Christ’s sacrifice and death for sinners, and Christ’s kingdom and future glory, are the light we must bring to bear on any book of Scripture we read. Christ’s cross and Christ’s crown are the clue we must hold fast, if we would find our way through Scripture difficulties. Christ is the only key that will unlock many of the dark places of the Word. Some people complain that they do not understand the Bible. And the reason is very simple. They do not use the key. To them the Bible is like the hieroglyphics in Egypt. It is a mystery, just because they do not use the key.
It was Christ crucified who was set forth in every Old Testament sacrifice. Every animal slain and offered on an altar, was a practical confession that a Saviour was looked for who would die for sinners,—a Saviour who should take away man’s sin, by suffering, as his Substitute and Sin-bearer, in his stead. (1 Peter 3:18.) It is absurd to suppose that an unmeaning slaughter of innocent beasts, without a distinct object in view, could please the eternal God!
It was Christ to whom Abel looked when he offered a better sacrifice than Cain. Not only was the heart of Abel better than that of his brother, but he showed his knowledge of vicarious sacrifice and his faith in an atonement. He offered the firstlings of his flock, with the blood thereof, and in so doing declared his belief that without shedding of blood there is no remission. (Heb. 11:4.)
It was Christ of whom Enoch prophesied in the days of abounding wickedness before the flood.—”Behold,” he said, “the Lord cometh with ten thousand of His saints, to execute judgment upon all.” (Jude 15.)
It was Christ to whom Abraham looked when he dwelt in tents in the land of promise. He believed that in his seed,—in one born of his family,—all the nations of the earth should be blessed.. By faith he saw Christ’s day, and was glad. (John 8:56.)
It was Christ of whom Jacob spoke to his sons, as he lay dying. He marked out the tribe out of which He would be born, and foretold that “gathering together” unto Him which is yet to be accomplished. “The sceptre shall not depart from Judah, nor the law-giver from between his feet, until Shiloh come, and unto Him shall the gathering of the people be.” (Gen. 49:10.)
It was Christ who was the substance of the ceremonial law which God gave to Israel by the hand of Moses. The morning and evening sacrifice,—the continual shedding of blood,—the altar,—the mercy seat,—the high priest,—the passover,—the day of atonement,—the scape-goat:—all these were so many pictures, types, and emblems of Christ and His work. God had compassion upon the weakness of His people. He taught them “Christ” line upon line, and, as we teach little children, by similitudes. It was in this sense especially that “the law was a schoolmaster to lead” the Jews “unto Christ.” (Gal. 3:24.)
It was Christ to whom God directed the attention of Israel by all the daily miracles which were done before their eyes in the wilderness. The pillar of cloud and fire which guided them,—the manna from heaven which every morning fed them,—the water from the smitten rock which followed them,—all and each were figures of Christ. The brazen serpent, on that memorable occasion when the plague of fiery serpents was sent upon them, was an emblem of Christ. (1 Cor. 10:4; John 3:14.)

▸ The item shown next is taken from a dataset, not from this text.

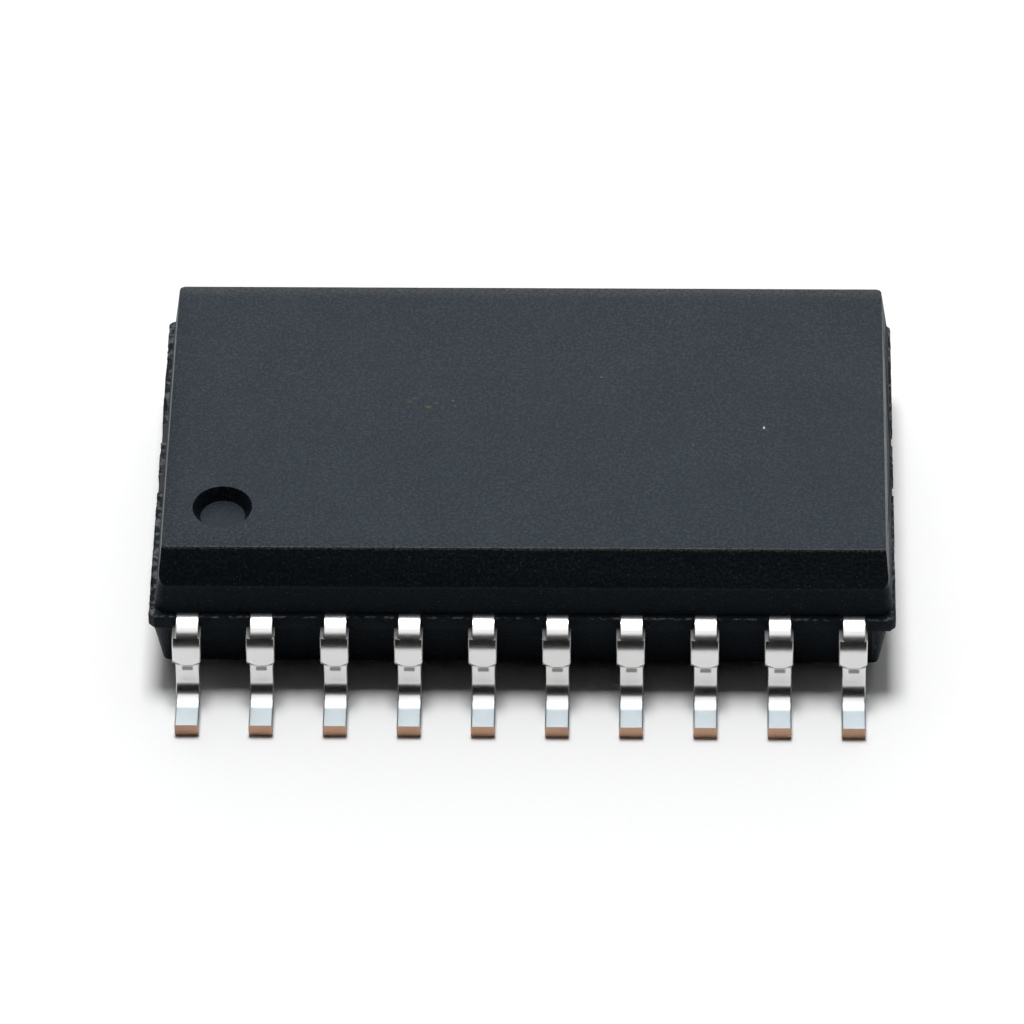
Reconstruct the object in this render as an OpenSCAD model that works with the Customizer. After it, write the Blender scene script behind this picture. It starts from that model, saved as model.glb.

It was Christ of whom all the Judges were types. Joshua, and David, and Gideon, and Jephthah, and Samson, and all the rest whom God raised up to deliver Israel from captivity,—all were emblems of Christ. Weak and unstable and faulty as some of them were, they were set for examples of better things in the distant future. All were meant to remind the tribes of that far higher Deliverer who was yet to come.
It was Christ of whom David the king was a type. Anointed and chosen when few gave him honour,—despised and rejected by Saul and all the tribes of Israel,—persecuted and obliged to flee for his life,—a man of sorrow all his life, and yet at length a conqueror;—in all these things David represented Christ.
It was Christ of whom all the prophets from Isaiah to Malachi spoke. They saw through a glass darkly. They sometimes dwelt on His sufferings, and some times on His glory that should follow. (1 Peter 1:11.) They did not always mark out for us the distinction between Christ’s first coming and Christ’s second coming. Like two candles in a straight line, one behind the other, they sometimes saw both the advents at the same time, and spoke of them in one breath. They were sometimes moved by the Holy Ghost to write of the times of Christ crucified, and sometimes of Christ’s kingdom in the latter days. But Jesus dying or Jesus reigning, was the thought you will ever find uppermost in their minds.
It is Christ, I need hardly say, of whom the whole New Testament is full. The Gospels are “Christ” living, speaking, and moving among men. The Acts are “Christ” preached, published, and proclaimed. The Epistles are “Christ” written of, explained, and exalted. But all through, from first to last, there is but one Name above every other, and that is Christ.
I charge every reader of this paper to ask himself frequently what the Bible is to him. Is it a Bible in which you have found nothing more than good moral precepts and sound advice? Or is it a Bible in which you have found Christ? Is it a Bible in which “Christ is all” If not, I tell you plainly, you have hitherto used your Bible to very little purpose. You are like a man who studies the solar system, and leaves out in his studies the sun, which is the centre of all. It is no wonder if you find your Bible a dull book!